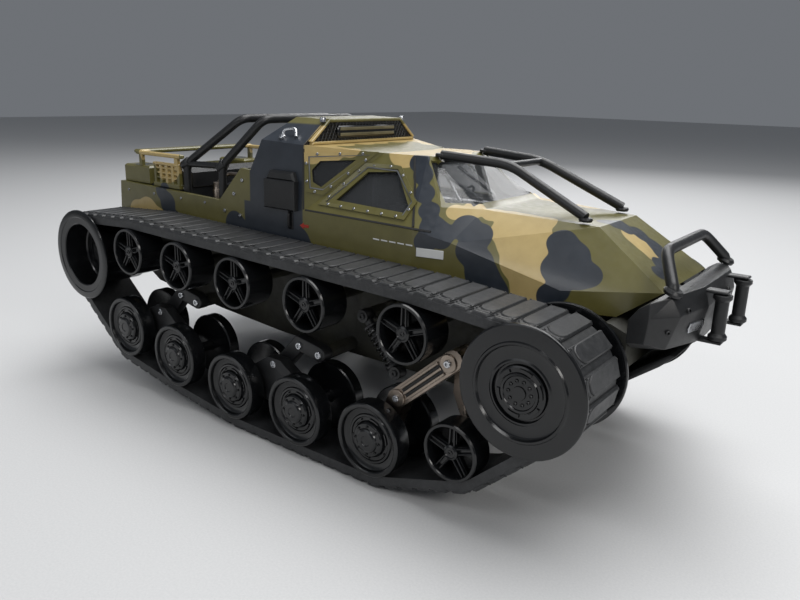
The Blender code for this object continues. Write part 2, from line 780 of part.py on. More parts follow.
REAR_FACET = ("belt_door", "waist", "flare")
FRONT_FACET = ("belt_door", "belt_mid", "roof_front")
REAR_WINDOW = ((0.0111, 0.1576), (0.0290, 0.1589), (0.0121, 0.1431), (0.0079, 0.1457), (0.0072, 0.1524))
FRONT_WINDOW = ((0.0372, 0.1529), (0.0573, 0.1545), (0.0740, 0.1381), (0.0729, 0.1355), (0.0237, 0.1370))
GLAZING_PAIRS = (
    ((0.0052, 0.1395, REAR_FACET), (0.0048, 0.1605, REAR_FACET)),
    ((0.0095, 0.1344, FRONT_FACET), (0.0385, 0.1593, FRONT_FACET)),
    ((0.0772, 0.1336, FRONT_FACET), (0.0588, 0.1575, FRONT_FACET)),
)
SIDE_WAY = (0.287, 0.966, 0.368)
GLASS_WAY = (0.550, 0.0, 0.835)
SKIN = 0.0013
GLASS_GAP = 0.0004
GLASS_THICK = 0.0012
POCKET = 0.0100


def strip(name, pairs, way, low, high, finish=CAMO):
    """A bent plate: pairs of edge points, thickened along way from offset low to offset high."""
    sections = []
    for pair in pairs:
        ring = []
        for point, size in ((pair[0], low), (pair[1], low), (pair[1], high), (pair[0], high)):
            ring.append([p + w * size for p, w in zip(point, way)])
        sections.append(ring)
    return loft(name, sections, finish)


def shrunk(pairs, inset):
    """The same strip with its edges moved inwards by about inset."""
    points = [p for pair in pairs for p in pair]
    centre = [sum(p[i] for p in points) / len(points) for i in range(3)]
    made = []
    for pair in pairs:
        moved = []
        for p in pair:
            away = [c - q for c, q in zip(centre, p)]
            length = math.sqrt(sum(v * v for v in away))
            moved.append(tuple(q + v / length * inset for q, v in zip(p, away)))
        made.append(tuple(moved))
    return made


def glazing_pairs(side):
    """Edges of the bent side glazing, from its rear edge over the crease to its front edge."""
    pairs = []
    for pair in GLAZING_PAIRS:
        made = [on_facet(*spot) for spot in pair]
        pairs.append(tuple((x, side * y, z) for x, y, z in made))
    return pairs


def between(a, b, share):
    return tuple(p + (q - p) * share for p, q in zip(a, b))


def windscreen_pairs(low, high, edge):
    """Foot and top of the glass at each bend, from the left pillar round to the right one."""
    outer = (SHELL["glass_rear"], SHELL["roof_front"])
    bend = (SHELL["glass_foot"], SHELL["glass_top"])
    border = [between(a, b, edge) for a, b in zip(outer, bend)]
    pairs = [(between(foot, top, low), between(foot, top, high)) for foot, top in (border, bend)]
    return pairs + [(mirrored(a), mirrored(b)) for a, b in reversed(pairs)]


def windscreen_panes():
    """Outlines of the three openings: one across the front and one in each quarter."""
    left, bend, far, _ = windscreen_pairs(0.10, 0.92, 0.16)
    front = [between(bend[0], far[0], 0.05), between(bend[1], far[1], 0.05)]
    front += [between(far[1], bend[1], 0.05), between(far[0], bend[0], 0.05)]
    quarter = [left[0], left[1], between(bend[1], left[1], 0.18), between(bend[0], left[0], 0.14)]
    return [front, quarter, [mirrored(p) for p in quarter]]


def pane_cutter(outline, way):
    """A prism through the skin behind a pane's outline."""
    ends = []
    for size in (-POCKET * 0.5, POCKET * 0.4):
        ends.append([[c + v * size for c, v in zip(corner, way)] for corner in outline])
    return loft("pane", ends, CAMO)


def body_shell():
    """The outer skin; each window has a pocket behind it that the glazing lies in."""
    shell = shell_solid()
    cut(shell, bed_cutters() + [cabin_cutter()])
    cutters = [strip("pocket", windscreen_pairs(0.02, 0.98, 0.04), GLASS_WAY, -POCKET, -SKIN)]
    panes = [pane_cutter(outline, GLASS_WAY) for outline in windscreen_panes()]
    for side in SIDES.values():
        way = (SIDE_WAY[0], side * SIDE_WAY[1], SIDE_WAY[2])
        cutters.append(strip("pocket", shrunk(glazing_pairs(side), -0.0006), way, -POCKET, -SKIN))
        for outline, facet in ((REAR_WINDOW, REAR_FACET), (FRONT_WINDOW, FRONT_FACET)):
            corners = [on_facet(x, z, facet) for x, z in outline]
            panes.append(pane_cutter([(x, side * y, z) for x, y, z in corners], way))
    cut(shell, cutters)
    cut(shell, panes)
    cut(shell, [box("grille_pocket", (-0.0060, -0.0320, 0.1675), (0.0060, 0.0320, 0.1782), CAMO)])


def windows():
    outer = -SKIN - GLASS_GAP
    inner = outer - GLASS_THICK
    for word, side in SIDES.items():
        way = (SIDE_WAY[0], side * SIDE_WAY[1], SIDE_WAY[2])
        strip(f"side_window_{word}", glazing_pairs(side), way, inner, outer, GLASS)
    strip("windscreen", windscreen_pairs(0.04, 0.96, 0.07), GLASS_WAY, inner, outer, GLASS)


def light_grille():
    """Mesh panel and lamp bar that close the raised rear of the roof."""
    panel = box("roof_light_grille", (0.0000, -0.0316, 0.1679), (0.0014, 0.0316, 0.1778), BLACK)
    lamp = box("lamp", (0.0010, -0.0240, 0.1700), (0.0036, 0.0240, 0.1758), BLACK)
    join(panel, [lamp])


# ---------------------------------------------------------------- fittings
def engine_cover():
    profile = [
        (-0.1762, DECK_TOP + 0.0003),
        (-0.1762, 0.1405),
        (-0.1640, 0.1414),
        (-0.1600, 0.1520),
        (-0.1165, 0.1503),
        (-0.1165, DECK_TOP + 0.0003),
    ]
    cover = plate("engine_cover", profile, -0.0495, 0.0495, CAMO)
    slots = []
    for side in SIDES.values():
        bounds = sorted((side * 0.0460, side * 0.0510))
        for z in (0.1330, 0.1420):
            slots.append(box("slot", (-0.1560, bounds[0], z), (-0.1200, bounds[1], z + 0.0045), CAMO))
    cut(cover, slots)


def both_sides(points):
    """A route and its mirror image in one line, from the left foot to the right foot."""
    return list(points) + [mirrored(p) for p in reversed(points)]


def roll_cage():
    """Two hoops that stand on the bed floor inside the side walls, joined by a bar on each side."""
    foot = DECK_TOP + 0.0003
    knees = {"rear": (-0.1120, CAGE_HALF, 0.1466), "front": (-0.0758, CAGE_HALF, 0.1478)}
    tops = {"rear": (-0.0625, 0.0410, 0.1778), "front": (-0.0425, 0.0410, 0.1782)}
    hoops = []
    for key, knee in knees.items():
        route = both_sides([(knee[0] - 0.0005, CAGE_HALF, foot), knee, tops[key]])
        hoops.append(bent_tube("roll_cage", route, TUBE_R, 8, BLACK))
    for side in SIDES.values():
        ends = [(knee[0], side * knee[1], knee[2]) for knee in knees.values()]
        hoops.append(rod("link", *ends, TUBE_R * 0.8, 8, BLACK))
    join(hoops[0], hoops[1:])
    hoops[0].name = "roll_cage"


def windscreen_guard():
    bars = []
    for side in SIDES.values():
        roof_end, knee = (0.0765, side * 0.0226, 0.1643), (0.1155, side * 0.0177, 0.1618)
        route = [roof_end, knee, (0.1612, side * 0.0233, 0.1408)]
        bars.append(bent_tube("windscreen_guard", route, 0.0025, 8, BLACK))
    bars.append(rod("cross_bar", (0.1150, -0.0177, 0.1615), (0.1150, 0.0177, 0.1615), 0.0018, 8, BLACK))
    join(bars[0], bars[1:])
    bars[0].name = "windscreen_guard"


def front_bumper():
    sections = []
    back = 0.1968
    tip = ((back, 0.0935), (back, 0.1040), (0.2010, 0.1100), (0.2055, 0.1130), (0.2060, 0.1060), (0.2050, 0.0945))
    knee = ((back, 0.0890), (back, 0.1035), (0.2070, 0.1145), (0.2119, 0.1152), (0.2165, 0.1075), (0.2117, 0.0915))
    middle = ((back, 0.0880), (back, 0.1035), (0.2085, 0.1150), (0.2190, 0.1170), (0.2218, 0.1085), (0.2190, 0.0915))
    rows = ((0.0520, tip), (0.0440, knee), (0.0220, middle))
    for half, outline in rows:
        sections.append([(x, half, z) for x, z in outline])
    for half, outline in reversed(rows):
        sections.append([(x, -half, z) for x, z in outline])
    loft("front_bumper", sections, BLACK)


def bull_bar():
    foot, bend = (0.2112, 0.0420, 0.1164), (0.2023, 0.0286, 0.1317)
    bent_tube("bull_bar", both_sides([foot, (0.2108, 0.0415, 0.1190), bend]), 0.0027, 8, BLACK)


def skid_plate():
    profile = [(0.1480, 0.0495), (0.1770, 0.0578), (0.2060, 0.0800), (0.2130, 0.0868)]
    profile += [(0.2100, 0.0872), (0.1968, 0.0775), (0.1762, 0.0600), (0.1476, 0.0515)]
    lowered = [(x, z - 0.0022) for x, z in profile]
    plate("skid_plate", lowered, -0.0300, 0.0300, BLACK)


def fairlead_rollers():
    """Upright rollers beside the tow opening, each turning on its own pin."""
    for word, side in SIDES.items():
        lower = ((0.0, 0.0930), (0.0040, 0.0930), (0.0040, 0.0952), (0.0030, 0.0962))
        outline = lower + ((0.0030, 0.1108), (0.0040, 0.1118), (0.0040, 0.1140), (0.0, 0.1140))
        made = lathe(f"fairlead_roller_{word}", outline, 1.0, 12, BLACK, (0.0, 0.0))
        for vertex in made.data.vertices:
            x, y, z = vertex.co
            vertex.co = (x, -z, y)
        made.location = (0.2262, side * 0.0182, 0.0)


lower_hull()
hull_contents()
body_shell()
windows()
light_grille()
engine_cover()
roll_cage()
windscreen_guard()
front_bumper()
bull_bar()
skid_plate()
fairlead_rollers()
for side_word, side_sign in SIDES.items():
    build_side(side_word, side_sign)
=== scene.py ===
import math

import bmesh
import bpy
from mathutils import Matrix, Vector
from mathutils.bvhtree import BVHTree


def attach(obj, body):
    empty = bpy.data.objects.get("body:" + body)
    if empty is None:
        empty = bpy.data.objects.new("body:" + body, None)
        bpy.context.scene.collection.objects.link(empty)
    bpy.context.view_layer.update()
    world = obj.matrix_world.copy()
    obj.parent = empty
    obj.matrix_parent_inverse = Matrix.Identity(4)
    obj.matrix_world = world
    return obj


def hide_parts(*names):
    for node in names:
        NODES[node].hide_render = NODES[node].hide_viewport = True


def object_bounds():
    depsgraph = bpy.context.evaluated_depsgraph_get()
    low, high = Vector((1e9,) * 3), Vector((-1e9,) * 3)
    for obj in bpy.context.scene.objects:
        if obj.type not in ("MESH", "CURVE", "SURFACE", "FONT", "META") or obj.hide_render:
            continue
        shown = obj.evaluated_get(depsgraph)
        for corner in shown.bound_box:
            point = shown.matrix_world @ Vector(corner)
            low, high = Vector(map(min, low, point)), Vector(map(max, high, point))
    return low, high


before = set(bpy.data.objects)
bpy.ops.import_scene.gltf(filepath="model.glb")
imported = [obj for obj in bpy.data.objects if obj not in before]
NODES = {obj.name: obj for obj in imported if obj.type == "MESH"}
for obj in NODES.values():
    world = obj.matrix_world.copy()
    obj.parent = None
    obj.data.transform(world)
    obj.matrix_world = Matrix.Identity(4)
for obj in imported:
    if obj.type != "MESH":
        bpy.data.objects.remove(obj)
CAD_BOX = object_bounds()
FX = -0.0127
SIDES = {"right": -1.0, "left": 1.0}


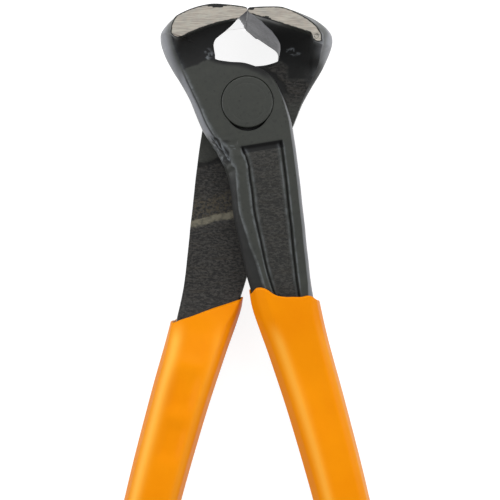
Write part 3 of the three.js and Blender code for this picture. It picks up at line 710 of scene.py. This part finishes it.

• GIVEN INSTRUCTION:
Please return, exactly as they appear, the lines starting at the one that contains "lower_hull()" and ending at the one that contains "point = shown.matrix_world".

• TASK SOLUTION:
lower_hull()
hull_contents()
body_shell()
windows()
light_grille()
engine_cover()
roll_cage()
windscreen_guard()
front_bumper()
bull_bar()
skid_plate()
fairlead_rollers()
for side_word, side_sign in SIDES.items():
    build_side(side_word, side_sign)
=== scene.py ===
import math

import bmesh
import bpy
from mathutils import Matrix, Vector
from mathutils.bvhtree import BVHTree


def attach(obj, body):
    empty = bpy.data.objects.get("body:" + body)
    if empty is None:
        empty = bpy.data.objects.new("body:" + body, None)
        bpy.context.scene.collection.objects.link(empty)
    bpy.context.view_layer.update()
    world = obj.matrix_world.copy()
    obj.parent = empty
    obj.matrix_parent_inverse = Matrix.Identity(4)
    obj.matrix_world = world
    return obj


def hide_parts(*names):
    for node in names:
        NODES[node].hide_render = NODES[node].hide_viewport = True


def object_bounds():
    depsgraph = bpy.context.evaluated_depsgraph_get()
    low, high = Vector((1e9,) * 3), Vector((-1e9,) * 3)
    for obj in bpy.context.scene.objects:
        if obj.type not in ("MESH", "CURVE", "SURFACE", "FONT", "META") or obj.hide_render:
            continue
        shown = obj.evaluated_get(depsgraph)
        for corner in shown.bound_box:
            point = shown.matrix_world @ Vector(corner)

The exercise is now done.